## Data excerpts
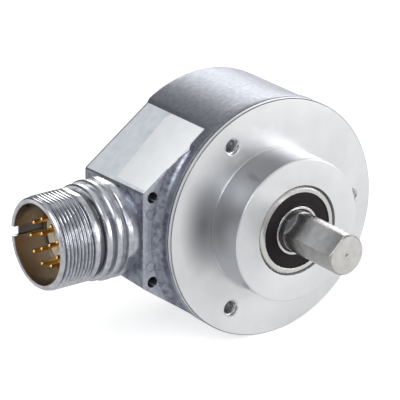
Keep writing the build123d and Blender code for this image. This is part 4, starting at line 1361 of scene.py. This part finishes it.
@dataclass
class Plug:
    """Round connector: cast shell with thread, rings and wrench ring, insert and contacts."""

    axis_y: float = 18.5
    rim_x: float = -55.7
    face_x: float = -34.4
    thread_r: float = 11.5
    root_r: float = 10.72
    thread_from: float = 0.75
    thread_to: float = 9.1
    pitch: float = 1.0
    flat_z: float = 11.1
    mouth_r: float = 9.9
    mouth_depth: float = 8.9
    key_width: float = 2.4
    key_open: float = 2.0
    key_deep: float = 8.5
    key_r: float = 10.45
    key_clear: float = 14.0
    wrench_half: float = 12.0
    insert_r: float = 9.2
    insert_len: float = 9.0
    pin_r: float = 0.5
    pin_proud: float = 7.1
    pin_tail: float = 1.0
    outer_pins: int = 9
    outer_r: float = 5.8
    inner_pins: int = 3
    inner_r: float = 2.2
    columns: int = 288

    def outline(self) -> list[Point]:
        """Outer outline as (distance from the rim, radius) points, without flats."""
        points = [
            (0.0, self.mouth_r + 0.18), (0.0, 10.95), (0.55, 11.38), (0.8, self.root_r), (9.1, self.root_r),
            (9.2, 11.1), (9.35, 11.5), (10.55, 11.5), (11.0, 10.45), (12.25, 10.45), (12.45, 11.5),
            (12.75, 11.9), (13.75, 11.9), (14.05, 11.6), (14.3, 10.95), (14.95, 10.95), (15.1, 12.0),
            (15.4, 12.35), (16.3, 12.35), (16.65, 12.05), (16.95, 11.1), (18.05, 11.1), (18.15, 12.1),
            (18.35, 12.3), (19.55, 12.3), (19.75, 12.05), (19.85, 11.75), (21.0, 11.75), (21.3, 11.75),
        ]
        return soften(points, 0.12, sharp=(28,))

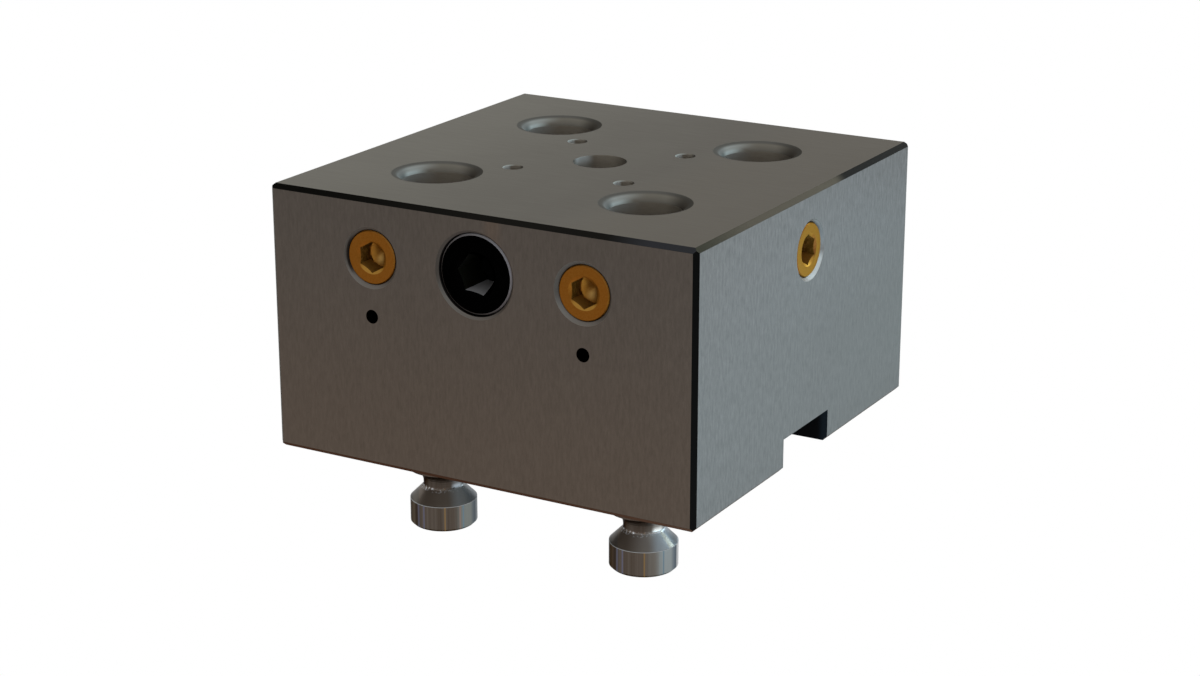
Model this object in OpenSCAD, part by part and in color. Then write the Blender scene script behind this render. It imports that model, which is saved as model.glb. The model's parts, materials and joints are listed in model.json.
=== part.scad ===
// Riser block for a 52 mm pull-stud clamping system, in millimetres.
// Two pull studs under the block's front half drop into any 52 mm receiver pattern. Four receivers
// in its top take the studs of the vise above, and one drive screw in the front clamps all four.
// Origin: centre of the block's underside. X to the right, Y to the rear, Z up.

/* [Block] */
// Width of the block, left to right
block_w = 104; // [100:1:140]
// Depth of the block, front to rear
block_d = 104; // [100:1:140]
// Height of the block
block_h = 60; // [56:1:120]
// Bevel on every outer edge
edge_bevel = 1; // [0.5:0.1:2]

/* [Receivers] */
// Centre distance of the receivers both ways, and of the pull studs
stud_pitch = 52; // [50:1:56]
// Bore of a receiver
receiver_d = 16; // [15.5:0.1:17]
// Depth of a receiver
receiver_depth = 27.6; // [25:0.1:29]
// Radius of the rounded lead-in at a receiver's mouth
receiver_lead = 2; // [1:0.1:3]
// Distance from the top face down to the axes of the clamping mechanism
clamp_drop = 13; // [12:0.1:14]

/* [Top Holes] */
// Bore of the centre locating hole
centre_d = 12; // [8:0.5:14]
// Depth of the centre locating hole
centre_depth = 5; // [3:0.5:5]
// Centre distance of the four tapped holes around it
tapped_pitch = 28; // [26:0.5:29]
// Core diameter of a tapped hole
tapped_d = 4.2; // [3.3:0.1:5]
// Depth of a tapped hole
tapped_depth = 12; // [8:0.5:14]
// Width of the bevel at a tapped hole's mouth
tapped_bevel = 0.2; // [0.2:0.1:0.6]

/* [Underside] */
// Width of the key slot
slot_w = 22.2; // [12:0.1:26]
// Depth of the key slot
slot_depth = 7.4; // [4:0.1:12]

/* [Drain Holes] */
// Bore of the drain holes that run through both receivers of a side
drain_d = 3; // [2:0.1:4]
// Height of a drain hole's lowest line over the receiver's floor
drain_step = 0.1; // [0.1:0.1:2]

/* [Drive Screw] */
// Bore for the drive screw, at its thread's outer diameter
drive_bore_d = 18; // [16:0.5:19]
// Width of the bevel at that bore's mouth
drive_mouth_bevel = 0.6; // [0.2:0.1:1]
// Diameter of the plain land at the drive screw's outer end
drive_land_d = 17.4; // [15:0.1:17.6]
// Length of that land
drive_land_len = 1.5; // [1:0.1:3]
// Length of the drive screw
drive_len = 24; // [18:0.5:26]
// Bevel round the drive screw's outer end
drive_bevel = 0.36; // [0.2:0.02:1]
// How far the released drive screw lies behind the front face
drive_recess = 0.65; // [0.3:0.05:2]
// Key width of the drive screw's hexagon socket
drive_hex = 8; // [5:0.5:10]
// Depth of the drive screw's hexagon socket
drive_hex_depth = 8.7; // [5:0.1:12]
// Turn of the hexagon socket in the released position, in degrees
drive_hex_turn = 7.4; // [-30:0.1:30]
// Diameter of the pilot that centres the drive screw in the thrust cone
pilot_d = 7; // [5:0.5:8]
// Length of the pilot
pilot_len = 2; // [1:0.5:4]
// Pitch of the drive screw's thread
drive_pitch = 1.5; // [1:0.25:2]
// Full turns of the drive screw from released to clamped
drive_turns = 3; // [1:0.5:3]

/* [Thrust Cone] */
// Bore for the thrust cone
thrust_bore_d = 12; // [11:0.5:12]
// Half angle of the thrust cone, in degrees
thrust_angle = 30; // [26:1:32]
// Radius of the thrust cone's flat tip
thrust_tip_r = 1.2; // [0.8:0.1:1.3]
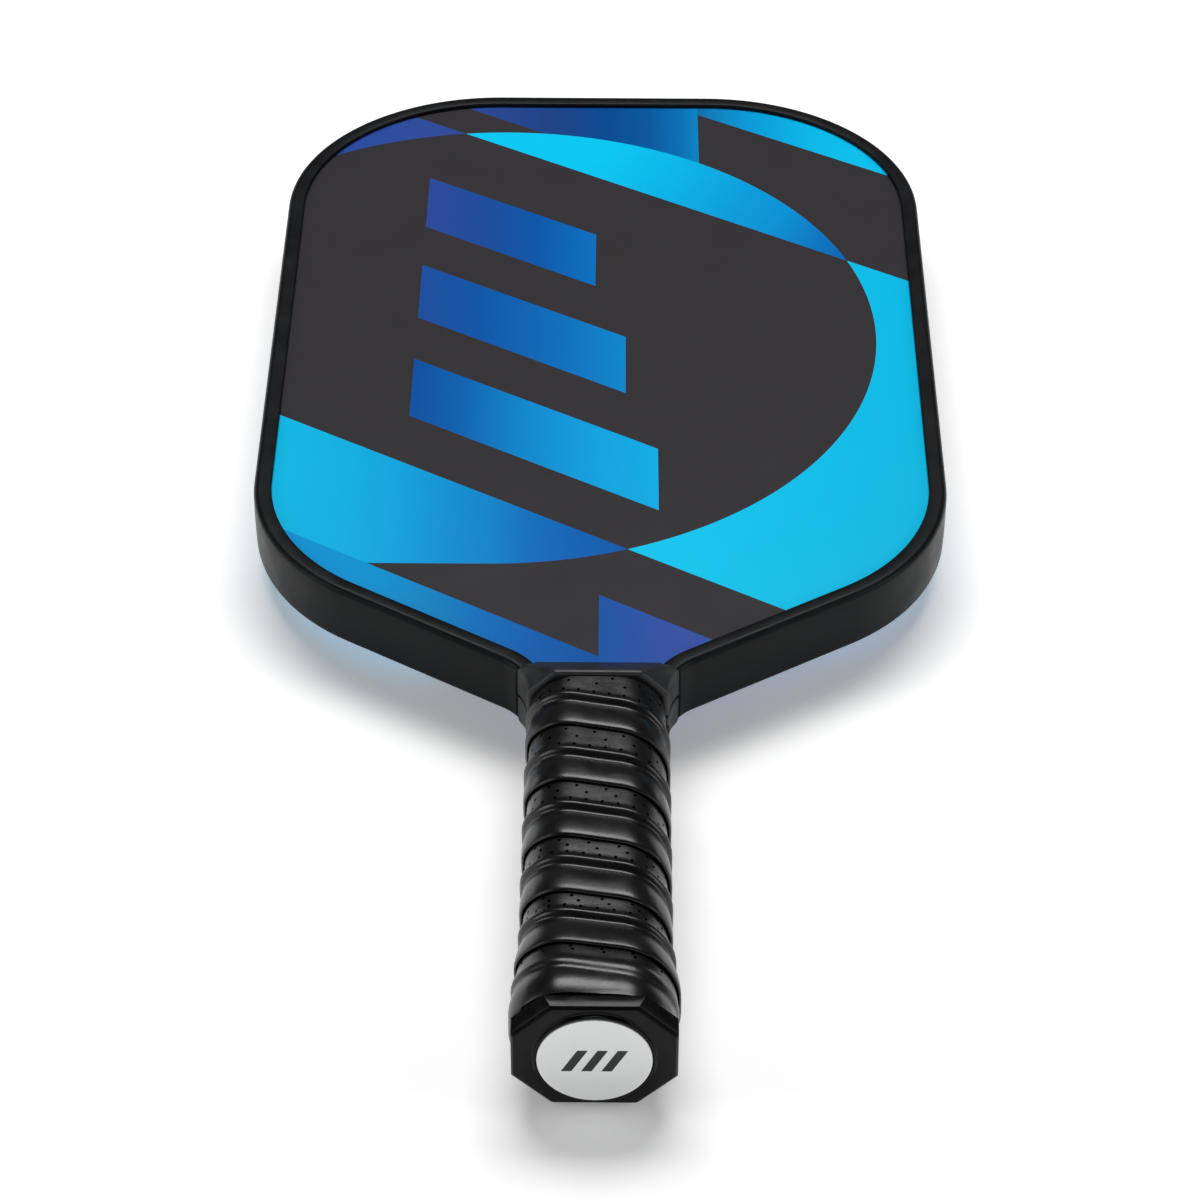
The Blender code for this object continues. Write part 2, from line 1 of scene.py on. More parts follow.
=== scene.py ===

## Request
Your task is to extract all of the records exactly.

## Written answer
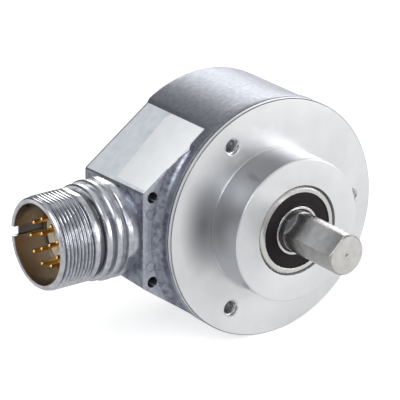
Keep writing the build123d and Blender code for this image. This is part 4, starting at line 1361 of scene.py. This part finishes it.
@dataclass
class Plug:
    """Round connector: cast shell with thread, rings and wrench ring, insert and contacts."""

    axis_y: float = 18.5
    rim_x: float = -55.7
    face_x: float = -34.4
    thread_r: float = 11.5
    root_r: float = 10.72
    thread_from: float = 0.75
    thread_to: float = 9.1
    pitch: float = 1.0
    flat_z: float = 11.1
    mouth_r: float = 9.9
    mouth_depth: float = 8.9
    key_width: float = 2.4
    key_open: float = 2.0
    key_deep: float = 8.5
    key_r: float = 10.45
    key_clear: float = 14.0
    wrench_half: float = 12.0
    insert_r: float = 9.2
    insert_len: float = 9.0
    pin_r: float = 0.5
    pin_proud: float = 7.1
    pin_tail: float = 1.0
    outer_pins: int = 9
    outer_r: float = 5.8
    inner_pins: int = 3
    inner_r: float = 2.2
    columns: int = 288

    def outline(self) -> list[Point]:
        """Outer outline as (distance from the rim, radius) points, without flats."""
        points = [
            (0.0, self.mouth_r + 0.18), (0.0, 10.95), (0.55, 11.38), (0.8, self.root_r), (9.1, self.root_r),
            (9.2, 11.1), (9.35, 11.5), (10.55, 11.5), (11.0, 10.45), (12.25, 10.45), (12.45, 11.5),
            (12.75, 11.9), (13.75, 11.9), (14.05, 11.6), (14.3, 10.95), (14.95, 10.95), (15.1, 12.0),
            (15.4, 12.35), (16.3, 12.35), (16.65, 12.05), (16.95, 11.1), (18.05, 11.1), (18.15, 12.1),
            (18.35, 12.3), (19.55, 12.3), (19.75, 12.05), (19.85, 11.75), (21.0, 11.75), (21.3, 11.75),
        ]
        return soften(points, 0.12, sharp=(28,))

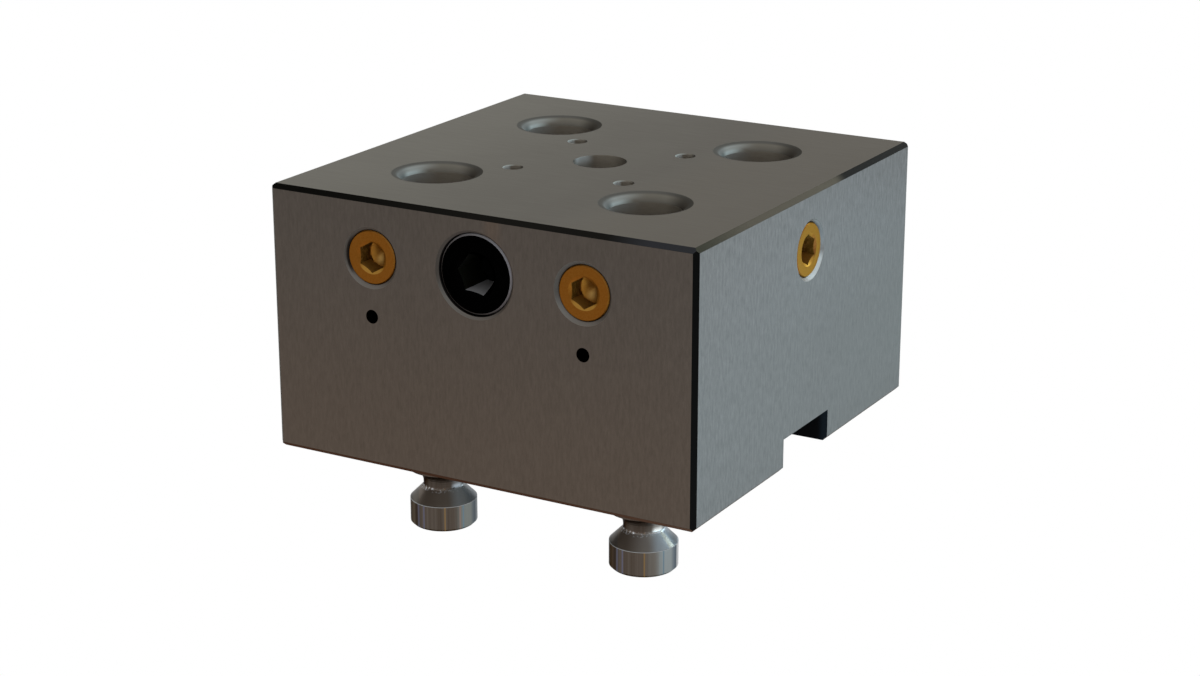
Model this object in OpenSCAD, part by part and in color. Then write the Blender scene script behind this render. It imports that model, which is saved as model.glb. The model's parts, materials and joints are listed in model.json.
=== part.scad ===
// Riser block for a 52 mm pull-stud clamping system, in millimetres.
// Two pull studs under the block's front half drop into any 52 mm receiver pattern. Four receivers
// in its top take the studs of the vise above, and one drive screw in the front clamps all four.
// Origin: centre of the block's underside. X to the right, Y to the rear, Z up.

/* [Block] */
// Width of the block, left to right
block_w = 104; // [100:1:140]
// Depth of the block, front to rear
block_d = 104; // [100:1:140]
// Height of the block
block_h = 60; // [56:1:120]
// Bevel on every outer edge
edge_bevel = 1; // [0.5:0.1:2]

/* [Receivers] */
// Centre distance of the receivers both ways, and of the pull studs
stud_pitch = 52; // [50:1:56]
// Bore of a receiver
receiver_d = 16; // [15.5:0.1:17]
// Depth of a receiver
receiver_depth = 27.6; // [25:0.1:29]
// Radius of the rounded lead-in at a receiver's mouth
receiver_lead = 2; // [1:0.1:3]
// Distance from the top face down to the axes of the clamping mechanism
clamp_drop = 13; // [12:0.1:14]

/* [Top Holes] */
// Bore of the centre locating hole
centre_d = 12; // [8:0.5:14]
// Depth of the centre locating hole
centre_depth = 5; // [3:0.5:5]
// Centre distance of the four tapped holes around it
tapped_pitch = 28; // [26:0.5:29]
// Core diameter of a tapped hole
tapped_d = 4.2; // [3.3:0.1:5]
// Depth of a tapped hole
tapped_depth = 12; // [8:0.5:14]
// Width of the bevel at a tapped hole's mouth
tapped_bevel = 0.2; // [0.2:0.1:0.6]

/* [Underside] */
// Width of the key slot
slot_w = 22.2; // [12:0.1:26]
// Depth of the key slot
slot_depth = 7.4; // [4:0.1:12]

/* [Drain Holes] */
// Bore of the drain holes that run through both receivers of a side
drain_d = 3; // [2:0.1:4]
// Height of a drain hole's lowest line over the receiver's floor
drain_step = 0.1; // [0.1:0.1:2]

/* [Drive Screw] */
// Bore for the drive screw, at its thread's outer diameter
drive_bore_d = 18; // [16:0.5:19]
// Width of the bevel at that bore's mouth
drive_mouth_bevel = 0.6; // [0.2:0.1:1]
// Diameter of the plain land at the drive screw's outer end
drive_land_d = 17.4; // [15:0.1:17.6]
// Length of that land
drive_land_len = 1.5; // [1:0.1:3]
// Length of the drive screw
drive_len = 24; // [18:0.5:26]
// Bevel round the drive screw's outer end
drive_bevel = 0.36; // [0.2:0.02:1]
// How far the released drive screw lies behind the front face
drive_recess = 0.65; // [0.3:0.05:2]
// Key width of the drive screw's hexagon socket
drive_hex = 8; // [5:0.5:10]
// Depth of the drive screw's hexagon socket
drive_hex_depth = 8.7; // [5:0.1:12]
// Turn of the hexagon socket in the released position, in degrees
drive_hex_turn = 7.4; // [-30:0.1:30]
// Diameter of the pilot that centres the drive screw in the thrust cone
pilot_d = 7; // [5:0.5:8]
// Length of the pilot
pilot_len = 2; // [1:0.5:4]
// Pitch of the drive screw's thread
drive_pitch = 1.5; // [1:0.25:2]
// Full turns of the drive screw from released to clamped
drive_turns = 3; // [1:0.5:3]

/* [Thrust Cone] */
// Bore for the thrust cone
thrust_bore_d = 12; // [11:0.5:12]
// Half angle of the thrust cone, in degrees
thrust_angle = 30; // [26:1:32]
// Radius of the thrust cone's flat tip
thrust_tip_r = 1.2; // [0.8:0.1:1.3]
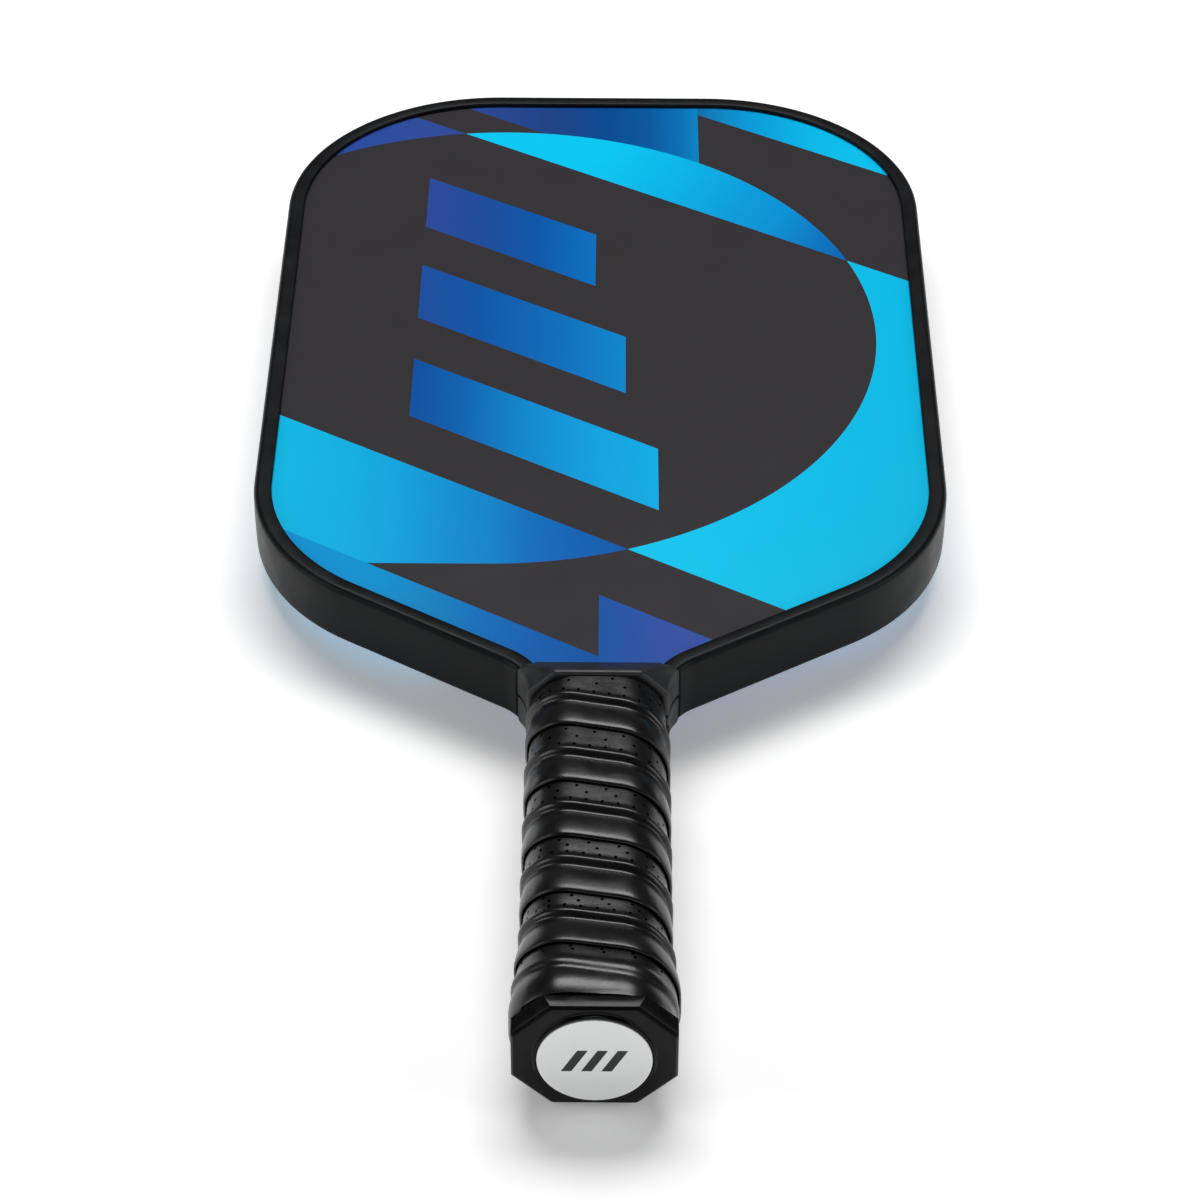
The Blender code for this object continues. Write part 2, from line 1 of scene.py on. More parts follow.
=== scene.py ===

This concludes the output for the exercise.